3. A Good Day to Die Hard: Bruce, retire John McClane. Please. He's tired. He wants to rest.
1a/1b. The Canyons / After Earth: Two movies that couldn't be more different but share a passion for sucking so much that I couldn't decide which was worse.
"The Canyons" is a miserable film. Characters in this film are insufferable people who hate themselves so much they can't do anything but drink and screw, and can't even be bothered to do either in a way that we as viewers find remotely interesting. Imagine "The Room" without any self-awareness or sense of humor about itself. Porn actor James Deen is DOA, and Lindsay Lohan slobbers out her lines through a haze of booze and debauchery while offering us some of the least erotic nudity this side of "Schindler's List." Director Paul Schrader's on-set troubles with Lohan are well-known, and it shows on this film, where the characters meander around doing nothing in particular while Schrader struggles to inject subtext by splaying (admittedly) well-shot images of decrepit movie theaters. To be honest, I don't remember the plot of the film, or even if it has a plot.

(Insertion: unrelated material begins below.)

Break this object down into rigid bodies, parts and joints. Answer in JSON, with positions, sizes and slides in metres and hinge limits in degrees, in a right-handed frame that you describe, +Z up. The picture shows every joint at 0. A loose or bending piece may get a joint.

"After Earth" is the latest abomination M. Night Shyamalan has foisted upon us, where he takes perhaps the most charismatic movie star in the world (Will Smith) and gives him a character totally bereft of emotion, asks him to stare off into space and speak without using contractions, and creates a world with no internal consistency (see my thoughts more in-depth in my original review). A science-less science-fiction thriller obviously designed to make Jaden Smith a star, all "After Earth" does is confirm Shyamalan's current status as laughingstock of Hollywood.